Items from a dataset
-- -- --

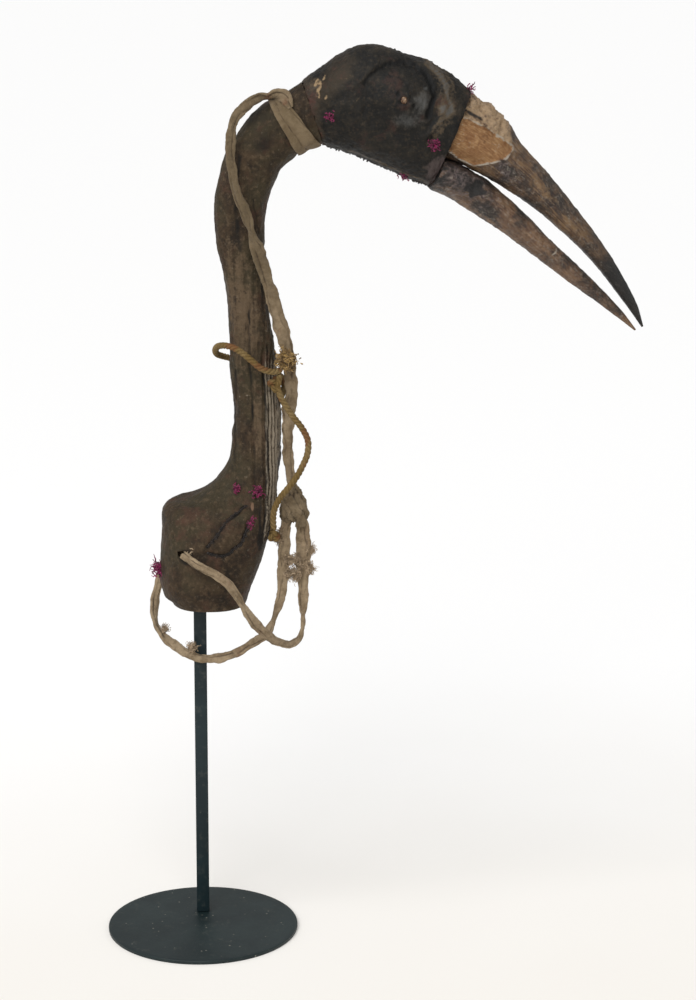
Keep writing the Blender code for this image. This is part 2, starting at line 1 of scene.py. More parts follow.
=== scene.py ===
"""The looks of a hunter's long-billed bird headdress on its stand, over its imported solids.

The skins of the neck, head and bills follow the same rings as the solids. Each is a dense
skin that is hollowed, creased and worn, with its colours laid in attributes that the
finishes break up. Cloth straps, rope, wool, stitches and frayed fibres are swept along
routes. Metres, +Z up, +X where the bill points, and the near side is towards -Y.
"""

import logging
import math
from dataclasses import dataclass
from enum import Enum
from typing import Callable, Sequence

import bmesh
import bpy
import numpy as np
from mathutils import Matrix, Vector, noise
from mathutils.bvhtree import BVHTree


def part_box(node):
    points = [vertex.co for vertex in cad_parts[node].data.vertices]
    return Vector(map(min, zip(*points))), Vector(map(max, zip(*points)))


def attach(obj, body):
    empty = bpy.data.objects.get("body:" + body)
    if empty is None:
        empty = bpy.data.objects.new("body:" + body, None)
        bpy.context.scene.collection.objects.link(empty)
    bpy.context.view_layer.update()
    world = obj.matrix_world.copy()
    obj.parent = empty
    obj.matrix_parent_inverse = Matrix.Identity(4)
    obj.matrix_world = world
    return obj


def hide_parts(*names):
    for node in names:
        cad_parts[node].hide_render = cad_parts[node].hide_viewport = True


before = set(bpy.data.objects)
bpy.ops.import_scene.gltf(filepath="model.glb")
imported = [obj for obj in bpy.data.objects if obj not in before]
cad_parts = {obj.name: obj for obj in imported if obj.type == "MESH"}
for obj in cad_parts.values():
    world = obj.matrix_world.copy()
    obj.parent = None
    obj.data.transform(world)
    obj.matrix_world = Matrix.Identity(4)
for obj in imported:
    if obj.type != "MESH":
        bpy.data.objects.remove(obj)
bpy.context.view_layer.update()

log = logging.getLogger("headdress")

Point = tuple[float, float, float]
Spot = tuple[float, float]
Colour = tuple[float, float, float]
Array = np.ndarray
Table = tuple[tuple[float, ...], ...]
# Corners in the side view, in millimetres
Line = tuple[Spot, ...]
# Strength, half breadth in millimetres and corners of each
Lines = tuple[tuple[float, float, Line], ...]

MM = 0.001
MID_PLANE = 0.026
RIM_HEIGHT = 0.264
CLEAR = 0.0003
NOISE_SEED = 1


class Side(Enum):
    """The side of the mid-plane that a detail is on."""

    NEAR = -1
    FAR = 1


# Finishes


@dataclass(frozen=True)
class Wire:
    """One output socket of a finish's nodes, with arithmetic."""

    paint: "Paint"
    socket: bpy.types.NodeSocket

    def maths(self, operation: str, other: "Value" = 0.0, turned: bool = False) -> "Wire":
        """Joins this value with another by a Math node.

        Args:
            operation: The Math node's operation.
            other: The other value.
            turned: Whether the other value comes first.

        Returns:
            The node's result.
        """
        first, second = (other, self) if turned else (self, other)
        return self.paint.node("ShaderNodeMath", {"operation": operation}, {0: first, 1: second})

    def __add__(self, other: "Value") -> "Wire":
        """The sum."""
        return self.maths("ADD", other)

    __radd__ = __add__

    def __sub__(self, other: "Value") -> "Wire":
        """The difference."""
        return self.maths("SUBTRACT", other)

    def __rsub__(self, other: "Value") -> "Wire":
        """The difference, from the other value."""
        return self.maths("SUBTRACT", other, turned=True)

    def __mul__(self, other: "Value") -> "Wire":
        """The product."""
        return self.maths("MULTIPLY", other)

    __rmul__ = __mul__

    def between(self, low: float, high: float) -> "Wire":
        """A smooth step from 0 at low to 1 at high.

        Args:
            low: The value that gives 0.
            high: The value that gives 1.

        Returns:
            The stepped value.
        """
        return self.paint.node(
            "ShaderNodeMapRange", {"interpolation_type": "SMOOTHSTEP"},
            {0: self, 1: low, 2: high, 3: 0.0, 4: 1.0},
        )


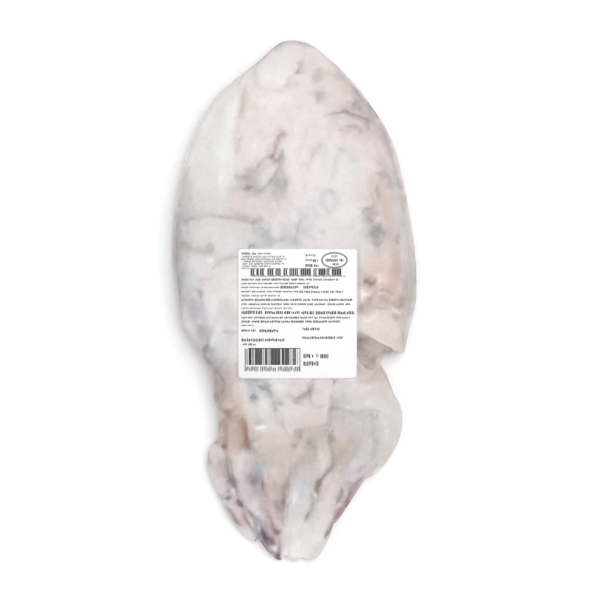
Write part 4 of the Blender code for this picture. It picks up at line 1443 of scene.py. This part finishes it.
def drape(body):
    """Height of the label's underside on a grid: it lies on the body and bridges its hollows."""
    tree = BVHTree.FromObject(body, bpy.context.evaluated_depsgraph_get())
    columns, rows = LABEL_CELLS
    xs = LABEL_CENTRE[0] + np.linspace(-LABEL_WIDTH / 2, LABEL_WIDTH / 2, columns + 1)
    ys = LABEL_CENTRE[1] + np.linspace(-LABEL_LENGTH / 2, LABEL_LENGTH / 2, rows + 1)
    floor = np.zeros((rows + 1, columns + 1))
    for j, y in enumerate(ys):
        for i, x in enumerate(xs):
            hit = tree.ray_cast(Vector((x, y, LENGTH)), Vector((0, 0, -1)))[0]
            floor[j, i] = hit.z if hit else 0
    padded = np.pad(floor, 1, mode="edge")
    shifts = itertools.product(range(3), repeat=2)
    floor = np.max([padded[a : a + rows + 1, b : b + columns + 1] for a, b in shifts], axis=0)
    floor += LABEL_GAP
    heights = floor.copy()
    for _ in range(LABEL_RELAX_STEPS):
        relaxed = heights.copy()
        relaxed[1:-1, 1:-1] = (
            heights[:-2, 1:-1] + heights[2:, 1:-1] + heights[1:-1, :-2] + heights[1:-1, 2:]
        ) / 4
        for edge in ((0, slice(None)), (-1, slice(None)), (slice(None), 0), (slice(None), -1)):
            strip = heights[edge]
            relaxed[edge][1:-1] = (strip[:-2] + strip[2:]) / 2
        heights = np.maximum(floor, relaxed)
    return xs, ys, heights


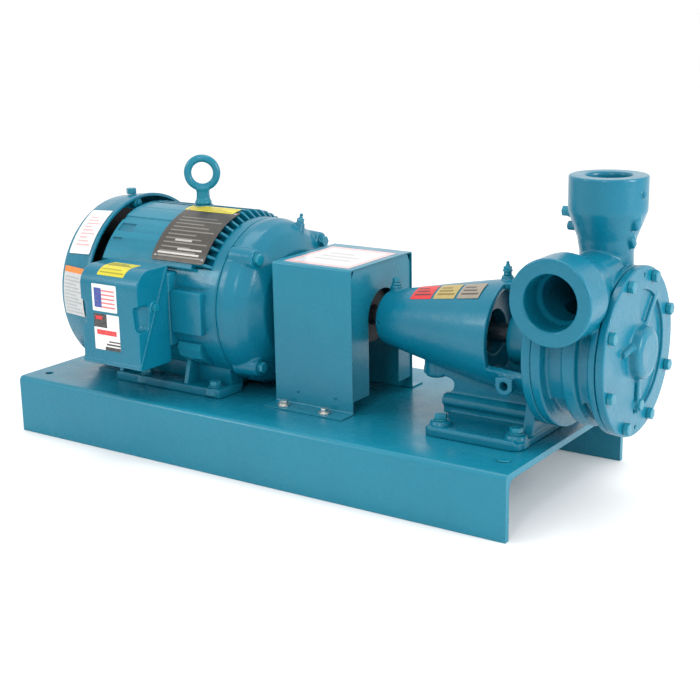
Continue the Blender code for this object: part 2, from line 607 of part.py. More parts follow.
hub_face = JAW_HALF + GAP
coupling_hub("coupling_hub_motor", motor_axis, 470.0, COUPLING_MID - hub_face,
             COUPLING_MID + JAW_HALF - 0.5, 17.7, 30.0)
coupling_hub("coupling_hub_pump", pump_axis, 570.0, COUPLING_MID + hub_face,
             COUPLING_MID - JAW_HALF + 0.5, PUMP_SHAFT_R + GAP, 90.0)
coupling_spider = add("coupling_spider", tube(COUPLING_MID - JAW_HALF + 0.5, COUPLING_MID + JAW_HALF - 0.5,
                                              12.0, 22.0, 14), RUBBER, parent=motor_axis)
for leg in range(6):
    unite(coupling_spider, prism(sector(20.0, COUPLING_R - 2.0, 60.0 * leg - SPIDER_LEG_ANGLE / 2,
                                        60.0 * leg + SPIDER_LEG_ANGLE / 2, 2),
                                 COUPLING_MID - JAW_HALF + 0.5, COUPLING_MID + JAW_HALF - 0.5), "leg",
          parent=motor_axis)

# ---------------------------------------------------------------- bearing bracket
bracket_outside = [(BRACKET_START, 38.0), (650.0, 50.5), (700.0, 60.5), (761.0, 72.0),
                   (BRACKET_FLANGE_X0, 87.0), (BRACKET_FLANGE_X0, FLANGE_R),
                   (BRACKET_FLANGE_X1, FLANGE_R)]
bracket_inside = [(BRACKET_FLANGE_X1, 78.0), (776.0, 66.0), (776.0, 31.4), (742.0, 31.4),
                  (742.0, 26.5), (605.0, 26.5), (605.0, 16.0), (BRACKET_START, 16.0)]
bearing_bracket = add("bearing_bracket", turned(bracket_outside + bracket_inside, 24, closed=True),
                      CAST_ENAMEL, location=(0.0, 0.0, AXIS_Z))

foot_base, foot_face = FOOT_Z - AXIS_Z, FOOT_Z + BRACKET_FOOT_THICK - AXIS_Z
foot_x0, foot_x1 = BRACKET_FOOT_X
unite(bearing_bracket, bevelled(block(foot_x0, foot_x1, -BRACKET_FOOT_Y, BRACKET_FOOT_Y, foot_base,
                                      foot_face), 16.0, 3,
                                lambda e: abs(e.verts[0].co.z - e.verts[1].co.z) > 5.0), "foot")
web = ([(666.0, -48.0), (672.0, -72.0)] + arc(22.0, 60.0, -60.0, 3, (686.0, foot_face + 26.0))
       + [(foot_x0 + 6.0, foot_face - 4.0), (foot_x1 - 6.0, foot_face - 4.0), (foot_x1 - 6.0, -60.0),
          (760.0, -50.0)])
unite(bearing_bracket, prism(web, -9.0, 9.0, axis='Y'), "web")
cross_web = [(-62.0, foot_face - 4.0), (62.0, foot_face - 4.0), (40.0, -64.0), (-40.0, -64.0)]
unite(bearing_bracket, prism(cross_web, 846.0, 862.0), "cross_web")
for window_side in (-1.0, 1.0):
    low, high = (104.5, 206.0) if window_side < 0 else (-26.0, 75.5)
    wedge = [(0.0, 0.0)] + arc(170.0, low, high, 3)
    cut(bearing_bracket, prism(wedge, WINDOW_X0, WINDOW_X1), "window")
    lug = moved(crosswise(rod(64.0, 81.0, 13.0, 10)), 831.5, 0.0, 174.5 - AXIS_Z)
    if window_side < 0:
        bmesh.ops.rotate(lug, cent=(831.5, 0, 0), matrix=Matrix.Rotation(math.pi, 3, 'Z'),
                         verts=lug.verts)
    unite(bearing_bracket, lug, "drain_lug")
    hole = crosswise(rod(60.0, 90.0, 6.0, 8))
    if window_side < 0:
        bmesh.ops.rotate(hole, cent=(0, 0, 0), matrix=Matrix.Rotation(math.pi, 3, 'Z'),
                         verts=hole.verts)
    cut(bearing_bracket, moved(hole, 831.5, 0.0, 174.5 - AXIS_Z), "drain_hole")
OIL_PLUG_X, OIL_PLUG_Z = 612.0, 50.0
GREASE2_X, GREASE2_Z = 794.0, 84.0
unite(bearing_bracket, moved(upright(rod(30.0, OIL_PLUG_Z, 9.0, 10)), OIL_PLUG_X), "oil_boss")
unite(bearing_bracket, moved(upright(rod(70.0, GREASE2_Z, 7.5, 10)), GREASE2_X), "grease_boss")
number = 1
for bolt_x in BRACKET_BOLTS_X:
    for bolt_y in (-BRACKET_BOLTS_Y, BRACKET_BOLTS_Y):
        pad = moved(upright(rod(foot_base, foot_face + 5.0, 15.0, 10)), bolt_x, bolt_y)
        unite(bearing_bracket, pad, "bolt_pad")
        cut(bearing_bracket, moved(upright(rod(-170.0, -90.0, FOOT_HOLE_R, 8)), bolt_x, bolt_y),
            "bolt_hole")
        base_bolt(f"bracket_foot_bolt_{number}", bolt_x, bolt_y, FOOT_Z + BRACKET_FOOT_THICK + 5.0)
        number += 1

add("bracket_oil_plug", fastener(
    [(OIL_PLUG_Z + GAP, 4.6, 'round'), (OIL_PLUG_Z + 2.5, 4.6, 'round'), (OIL_PLUG_Z + 2.5, 5.6, 'hex'),
     (OIL_PLUG_Z + 9.0, 5.6, 'hex'), (OIL_PLUG_Z + 10.0, 4.6, 'round')]), ENAMEL,
    location=(OIL_PLUG_X, 0.0, AXIS_Z))
add("bracket_grease_fitting", fastener(
    [(GREASE2_Z + GAP, 5.0, 'round'), (GREASE2_Z + 3.0, 5.0, 'round'), (GREASE2_Z + 3.0, 5.6, 'hex'),
     (GREASE2_Z + 10.0, 5.6, 'hex'), (GREASE2_Z + 10.0, 3.2, 'round'), (GREASE2_Z + 15.0, 3.4, 'round'),
     (GREASE2_Z + 19.0, 1.8, 'round')]), ENAMEL, location=(GREASE2_X, 0.0, AXIS_Z))
add("bracket_bearing_inner", tube(606.0, 621.0, 12.9, 26.0, 20), STEEL, location=(0.0, 0.0, AXIS_Z))
add("bracket_bearing_outer", tube(742.5, 758.5, 14.4, 30.8, 20), STEEL, location=(0.0, 0.0, AXIS_Z))

# ---------------------------------------------------------------- pump shaft, seal and impeller
add("pump_shaft", turned(
    [(PUMP_SHAFT_START + 1.5, 0.0), (PUMP_SHAFT_START + 1.5, PUMP_SHAFT_R), (592.0, PUMP_SHAFT_R),
     (592.0, 12.5), (624.0, 12.5), (624.0, 18.0), (739.0, 18.0), (739.0, 14.0), (924.0, 14.0),
     (924.0, 12.5), (960.0, 12.5), (960.0, 10.0), (PUMP_SHAFT_END, 10.0), (PUMP_SHAFT_END, 0.0)],
    16), STEEL, parent=pump_axis)
add("seal_gland", turned(
    [(868.0, 17.0), (868.0, 44.0), (CASING_BACK - GAP, 44.0), (CASING_BACK - GAP, 60.0),
     (876.0, 60.0), (862.0, 56.0), (862.0, 17.0)], 24, closed=True), CAST_ENAMEL,
    location=(0.0, 0.0, AXIS_Z))
add("water_slinger", tube(846.0, 850.0, 14.3, 30.0, 20), RUBBER, parent=pump_axis)
add("seal_seat", tube(888.0, 897.0, 15.0, 24.6, 20), CARBON, location=(0.0, 0.0, AXIS_Z))
add("seal_head", tube(897.6, 920.0, 14.4, 22.5, 20), STEEL, parent=pump_axis)


def vane_outline(inner, outer, count, share):
    """A toothed wheel outline: count vanes between the inner and outer radius."""
    points = []
    for vane in range(count):
        middle = 360.0 * vane / count
        reach = 360.0 / count * share / 2
        for radius, angle in ((inner, middle - reach), (outer, middle - reach),
                              (outer, middle + reach), (inner, middle + reach)):
            points += arc(radius, angle, angle, 1)[:1]
    return points


impeller = add("impeller", tube(938.5, 945.5, 12.8, IMPELLER_R - 1.0, 24), BRONZE, parent=pump_axis)
unite(impeller, prism(vane_outline(68.0, IMPELLER_R, IMPELLER_VANES, 0.3), IMPELLER_X0, IMPELLER_X1),
      "vanes", parent=pump_axis)
unite(impeller, tube(925.0, 958.0, 12.8, 24.0, 16), "hub", parent=pump_axis)
cut(impeller, rod(920.0, 965.0, 12.8, 16), "bore", parent=pump_axis)

# ---------------------------------------------------------------- pump casing
casing = add("pump_casing", turned(
    [(CASING_BACK, 0.0), (CASING_BACK, FLANGE_R), (901.0, FLANGE_R), (903.0, CASING_BARREL_R),
     (926.0, CASING_BARREL_R), (928.0, 107.0), (946.0, 107.0), (948.0, CASING_BARREL_R),
     (964.0, CASING_BARREL_R), (969.0, FLANGE_R - 1.0), (CASING_FRONT, FLANGE_R - 1.0),
     (CASING_FRONT, 0.0)], 28), CAST_ENAMEL, location=(0.0, 0.0, AXIS_Z))
suction_boss = crosswise(turned(
    [(SUCTION_FACE_Y, 0.0), (SUCTION_FACE_Y, SUCTION_R), (-98.0, SUCTION_R), (-52.0, 43.0),
     (0.0, 43.0), (0.0, 0.0)], 22))
unite(casing, moved(suction_boss, PORT_X, 0.0, SUCTION_Z), "suction_boss", location=(0, 0, 0))
discharge_boss = upright(turned(
    [(250.0, 0.0), (250.0, 36.0), (352.0, 36.0), (372.0, 39.5), (408.0, DISCHARGE_R),
     (DISCHARGE_FACE_Z, DISCHARGE_R), (DISCHARGE_FACE_Z, 0.0)], 22))
unite(casing, moved(discharge_boss, PORT_X, DISCHARGE_Y), "discharge_boss", location=(0, 0, 0))
cut(casing, rod(855.0, CASING_BACK, FLANGE_R + 2.0, 28), "bracket_clearance")
cut(casing, rod(CASING_FRONT, 1010.0, FLANGE_R + 2.0, 28), "cover_clearance")
cut(casing, rod(CHAMBER_BACK, 1000.0, CHAMBER_R, 24), "chamber")
cut(casing, rod(880.0, 950.0, 25.6, 16), "seal_bore")
suction_bore = crosswise(turned(
    [(SUCTION_FACE_Y - 5.0, 0.0), (SUCTION_FACE_Y - 5.0, SUCTION_BORE_R), (-112.0, SUCTION_BORE_R),
     (-106.0, 31.0), (-18.0, 31.0), (-18.0, 0.0)], 16))
cut(casing, moved(suction_bore, PORT_X, 0.0, SUCTION_Z), "suction_bore", location=(0, 0, 0))
cut(casing, block(PORT_X - 17.0, PORT_X + 17.0, -52.0, -22.0, 268.0, SUCTION_Z), "suction_passage",
    location=(0, 0, 0))
discharge_bore = upright(turned(
    [(DISCHARGE_FACE_Z + 5.0, 0.0), (DISCHARGE_FACE_Z + 5.0, DISCHARGE_BORE_R),
     (422.0, DISCHARGE_BORE_R), (416.0, 26.0), (288.0, 26.0), (288.0, 0.0)], 16))
cut(casing, moved(discharge_bore, PORT_X, DISCHARGE_Y), "discharge_bore", location=(0, 0, 0))

# ---------------------------------------------------------------- casing cover, gasket and bolts
add("cover_gasket", tube(CASING_FRONT + GAP, CASING_FRONT + GAP + GASKET_THICK, CHAMBER_R + 1.0, 97.0,
                         24), GASKET, location=(0.0, 0.0, AXIS_Z))
cover_back = [(COVER_BACK, 0.0), (COVER_BACK, FLANGE_R), (COVER_FACE, FLANGE_R), (COVER_FACE, 0.0)]
casing_cover = add("casing_cover", turned(cover_back, 28), CAST_ENAMEL, location=(0.0, 0.0, AXIS_Z))
pocket = arc(83.4, -100.0, 88.0, 14) + [(-6.0, 60.0), (0.0, 0.0), (-8.0, -50.0)]
cut(casing_cover, prism(pocket, COVER_POCKET_X, COVER_FACE + 4.0), "pocket")
cover_boss = [(COVER_POCKET_X - 2.0, 0.0), (COVER_POCKET_X - 2.0, COVER_BOSS_R + 2.0),
              (COVER_FACE, COVER_BOSS_R + 2.0), (COVER_BOSS_X - 3.0, COVER_BOSS_R),
              (COVER_BOSS_X, COVER_BOSS_R - 4.0), (COVER_BOSS_X, 0.0)]
unite(casing_cover, turned(cover_boss, 24), "boss")
cut(casing_cover, rod(970.0, 998.0, 12.0, 14), "shaft_pocket")
for index in range(COVER_BOLT_COUNT):
    angle = 360.0 / COVER_BOLT_COUNT * (index + 0.5)
    (bolt_y, bolt_z), = arc(COVER_BOLT_R, angle, angle, 1)[:1]
    add(f"cover_bolt_{index + 1}", fastener(
        [(0.0, 8.6, 'round'), (1.6, 8.6, 'round'), (1.6, 7.2, 'hex'), (9.2, 7.2, 'hex')]), ENAMEL,
        location=(COVER_FACE + GAP, bolt_y, AXIS_Z + bolt_z), rotation=(0.0, math.pi / 2, 0.0))
COVER_PLUG_Y, COVER_PLUG_Z = 2.0, -73.0
add("cover_plug", fastener(
    [(0.0, 6.5, 'round'), (2.0, 6.5, 'round'), (2.0, 7.2, 'hex'), (9.0, 7.2, 'hex'),
     (10.0, 6.2, 'round')]), ENAMEL, location=(COVER_POCKET_X + GAP, COVER_PLUG_Y, AXIS_Z + COVER_PLUG_Z),
    rotation=(0.0, math.pi / 2, 0.0))
DISCHARGE_PLUG_Z = 402.0
add("discharge_plug", fastener(
    [(0.0, 6.0, 'round'), (4.0, 6.0, 'round'), (4.0, 7.0, 'hex'), (11.0, 7.0, 'hex'),
     (12.0, 6.0, 'round')]), ENAMEL, location=(PORT_X - DISCHARGE_R - GAP, DISCHARGE_Y, DISCHARGE_PLUG_Z),
    rotation=(0.0, -math.pi / 2, 0.0))
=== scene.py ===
"""Looks of a base-mounted pump set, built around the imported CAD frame.

Shapes are made in millimetres in the set's layout: X runs along the shaft from the fan cover to the
pump cover, Y is measured from the shaft (the conduit box is on the -Y side), Z up from the floor.
put() turns them into metres in the frame.
"""
import math

import bmesh
import bpy
from mathutils import Matrix, Vector


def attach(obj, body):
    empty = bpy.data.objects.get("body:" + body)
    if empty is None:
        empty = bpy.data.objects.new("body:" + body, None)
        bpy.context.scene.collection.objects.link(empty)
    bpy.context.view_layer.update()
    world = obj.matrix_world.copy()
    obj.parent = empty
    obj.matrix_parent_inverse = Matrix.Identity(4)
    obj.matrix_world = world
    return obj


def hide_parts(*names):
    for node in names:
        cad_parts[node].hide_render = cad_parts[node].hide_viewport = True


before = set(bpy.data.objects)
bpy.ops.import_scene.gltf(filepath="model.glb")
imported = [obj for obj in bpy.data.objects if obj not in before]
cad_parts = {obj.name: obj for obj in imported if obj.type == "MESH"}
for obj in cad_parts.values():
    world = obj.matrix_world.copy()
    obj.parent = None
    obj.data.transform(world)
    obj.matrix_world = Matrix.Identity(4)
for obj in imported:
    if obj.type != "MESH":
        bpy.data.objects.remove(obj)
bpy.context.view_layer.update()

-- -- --

Set the lines down exactly, from the first line of the records to the line where "its imported solids." appears, with both ends kept.

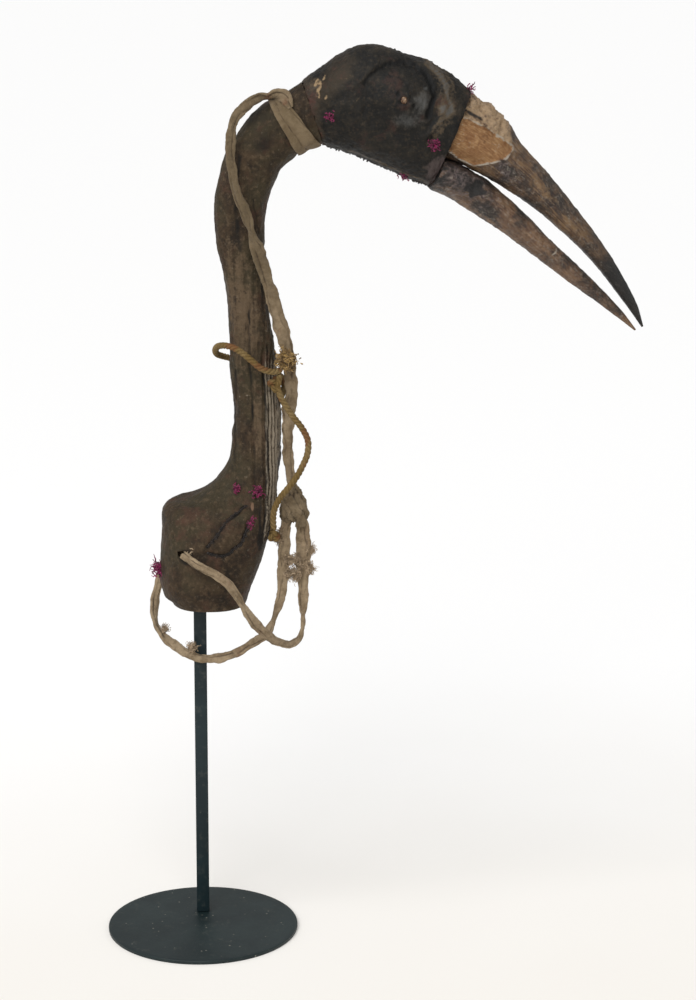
Keep writing the Blender code for this image. This is part 2, starting at line 1 of scene.py. More parts follow.
=== scene.py ===
"""The looks of a hunter's long-billed bird headdress on its stand, over its imported solids.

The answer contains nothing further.